No, in section 3.4.1.1 General-Purpose Registers in 64-Bit Mode of the Intel® 64 and IA-32 Architectures Software Developer’s Manual, it says, "32-bit operands generate a 32-bit result, zero-extended to a 64-bit result in the destination general-purpose register."

`xor eax, eax` actually generates 0x31 0xc0, and `xor rax, rax` generates 0x48 0x31 0xc0. 0x90 decodes to xchg eax, eax in all modes except long mode, which has no effect. In long mode, the opcode 0x90 has no effect still but is no longer equal to xchg eax, eax.


Indeed xchg eax,eax is a nop idiom; there are many. Recent microarchitectures simply ignore nops without executing anything. From the Intel® 64 and IA-32 Architectures Optimization Reference Manual:

16.2.2.6 NOP Idioms

NOP instruction is often used for padding or alignment purposes. The Goldmont and later microarchitecture has hardware support for NOP handling by marking the NOP as completed without allocating it into the reservation station. This saves execution resources and bandwidth. Retirement resource is still needed for the eliminated NOP.

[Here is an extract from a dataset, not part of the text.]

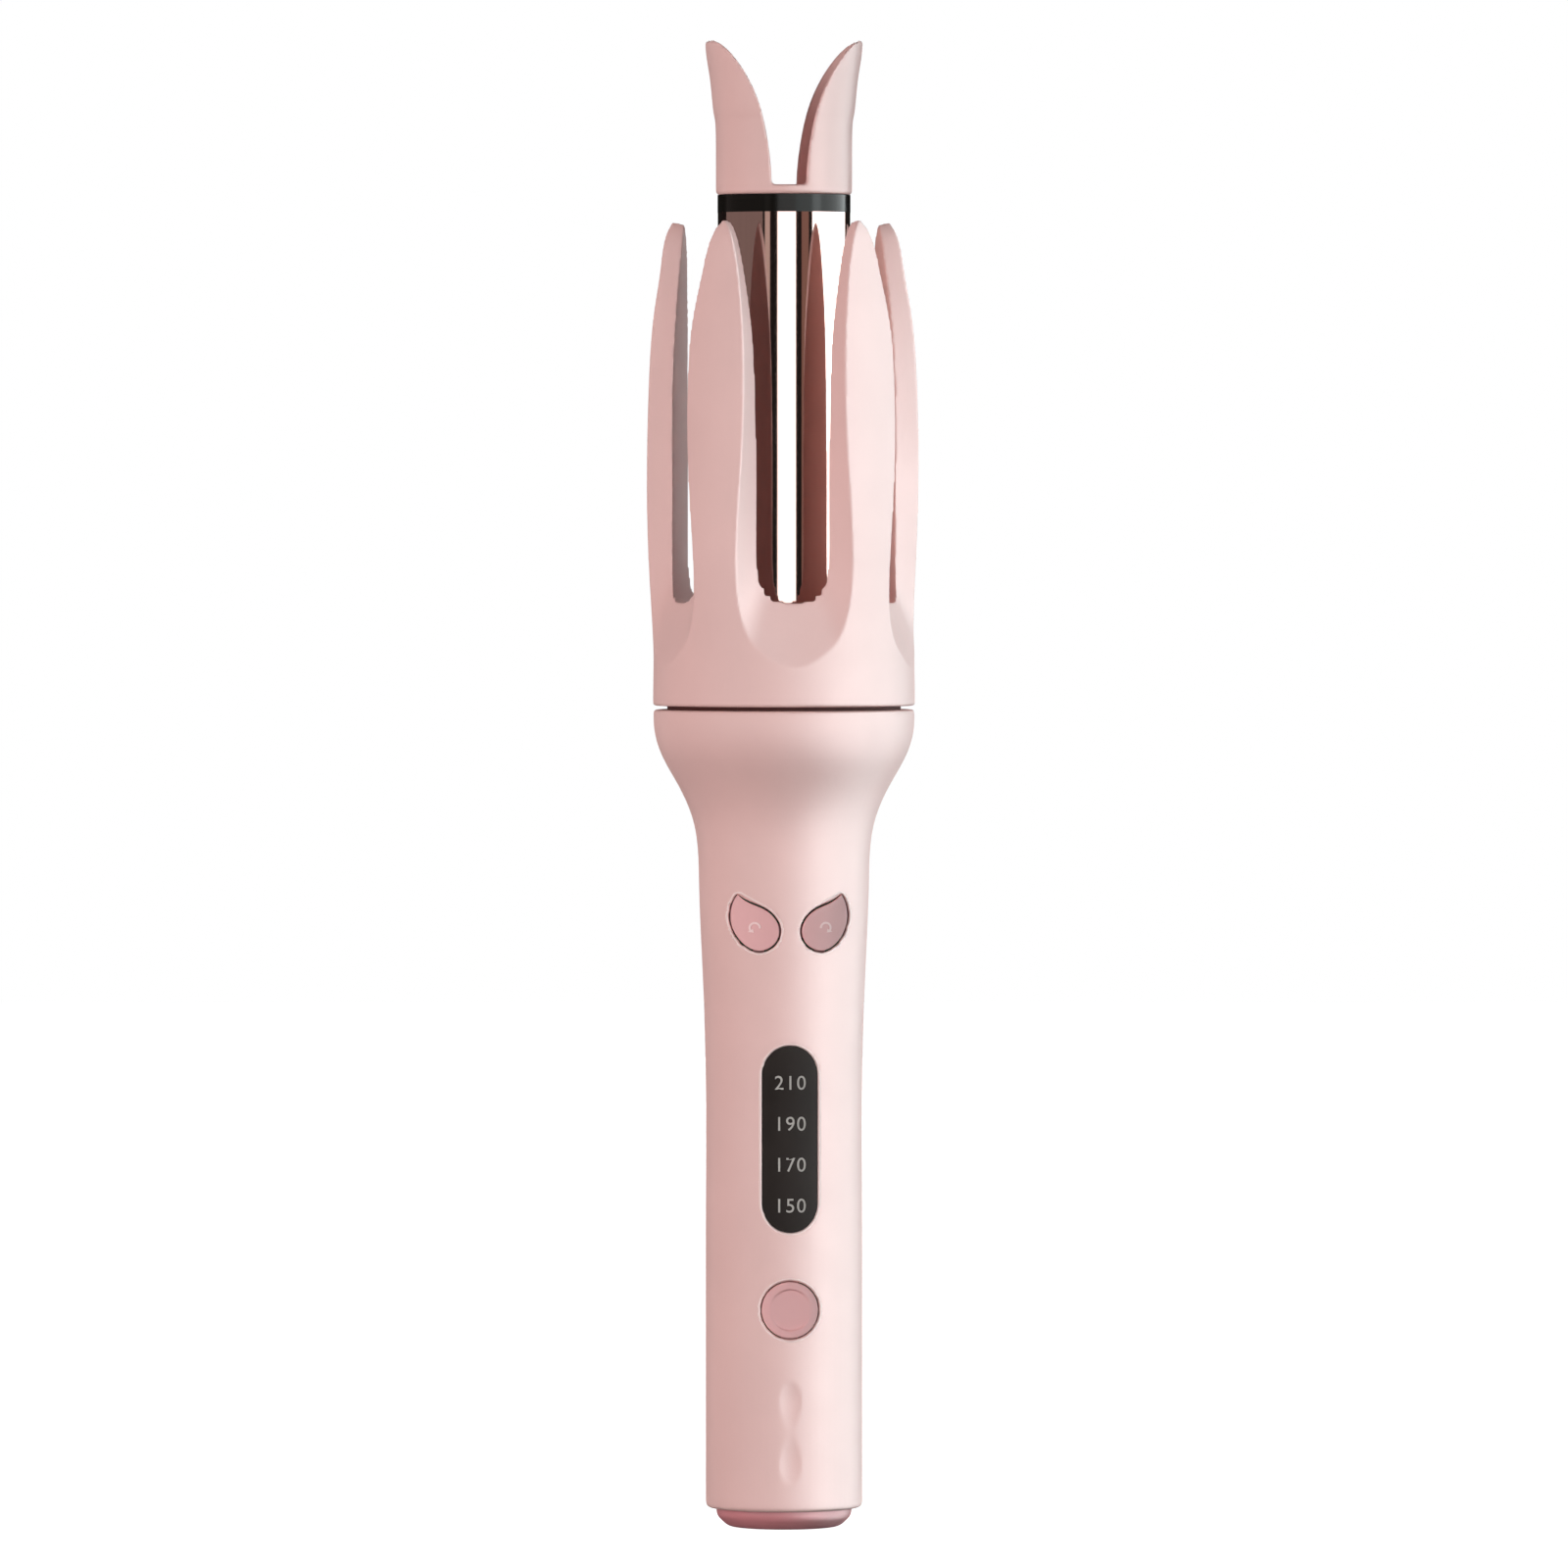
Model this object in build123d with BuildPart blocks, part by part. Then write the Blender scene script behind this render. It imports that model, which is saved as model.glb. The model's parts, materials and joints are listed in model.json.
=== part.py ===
from build123d import *
import os
from math import acos, cos, hypot, pi, radians, sin, sqrt, tan

# Automatic hair curler, millimetres.  Z runs up the barrel from the flat bottom of the end cap,
# the controls face -Y and the two guide ears stand at +X and -X.

# ---------------------------------------------------------------- driving dimensions
BARREL_R = 14.0            # 28 mm heated barrel
BARREL_WALL = 0.8
HANDLE_R = 16.6            # straight part of the grip
SHELL_WALL = 1.8
END_CAP_R = 14.3
HANDLE_BOTTOM_Z = 4.0
STRAIGHT_TOP_Z = 60.0      # the grip widens above this height
SEAM_Z = 173.0             # top face of the handle shells
SEAM_GAP = 0.8
HEAD_R = 27.6
CROWN_TOP_Z = 276.7
CROWN_INNER_R = 23.5       # inside face of the petals
CROWN_SKIRT_R = 25.4       # inside face of the skirt, round the head chassis
CROWN_STEP = (23.9, 183.4) # the skirt narrows here to hold the ring gear
CROWN_FLOOR_Z = 189.0
CROWN_DECK_Z = 195.2       # deck between the petals and the barrel
WELL_R = 14.9              # well in the deck round the foot of the barrel
PETALS = 5
PETAL_STRAIGHT_Z = 232.0   # the petals lean inwards above this height
PETAL_LIP_Z = 275.2        # the rounded top edge of the petals starts here
CROWN_FOOT = (27.7, 175.0, 174.3)    # radius of the crown's lower edge, and its two heights
BARREL_BOTTOM_Z = 193.4
BARREL_TOP_Z = 278.0
BAND_TOP_Z = 281.7
EAR_BASE_Z = 283.7
EAR_TOP_Z = 314.4
EAR_CAP_R = 14.4

WINDOW_Z = 82.7            # display window, a pill on the front of the grip
WINDOW_W = 11.6
WINDOW_L = 39.4
POWER_Z = 46.7
POWER_R = 6.15             # hole for the power button
POWER_DISH_R = 4.35
POWER_PROUD = 0.15         # the power button stands this far out of the grip
POWER_CROWN_Y = -1.0       # centre line of the power button's face, which is rounder than the grip
LEAF_Z = 128.0
LEAF_X = 7.3               # switch centre behind each leaf button
LEAF_SKIN_Z = (121.0, 135.5)
LEAF_SKIN = ((16.1, 17.4), (16.4, 18.2))   # inner and outer radius at the two heights
LUG_THICK = 0.7            # lugs that keep a leaf button behind the shell
INNER_LUG_Y = 13.7         # lug on the inner side of the leaf, and the lug below it
LOWER_LUG_Y = 12.3
BUTTON_GAP = 0.2           # each side of a button outline
BUTTON_TRAVEL = 0.5

DIMPLE_AXIS_Y = -26.3      # the grip dimples are cut by a spindle turned about this line
DIMPLE_PROFILE = [(9.55, 32.6), (9.95, 30.4), (10.15, 27.5), (9.95, 24.2), (9.75, 20.9), (9.95, 17.6),
                  (10.15, 14.0), (9.95, 11.2), (9.55, 9.0)]    # spindle radius and height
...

This nop idiom is very special however, since it isn't just about efficiency: if it wasn't a nop idiom, xchg eax, eax would not be a nop at all, it would clear the upper 32 bits, as xchg ebx, ebx does (or any other register other than eax).


> It turns out that xor eax, eax is assigned to opcode 0x90, which is better known to most people as NOP.

This can't be true, since xoring a register with itself zeroes that register, and zeroing a register can't possibly be a general NOP instruction.

XOR also sets flags, another thing NOPs can't do.


That's because it's actually xchg eax, eax not xor eax, eax.


xor eax,eax is a zero (or dependency breaking) idiom. Zero idioms are detected and removed by the renamer. So they have no execution latency.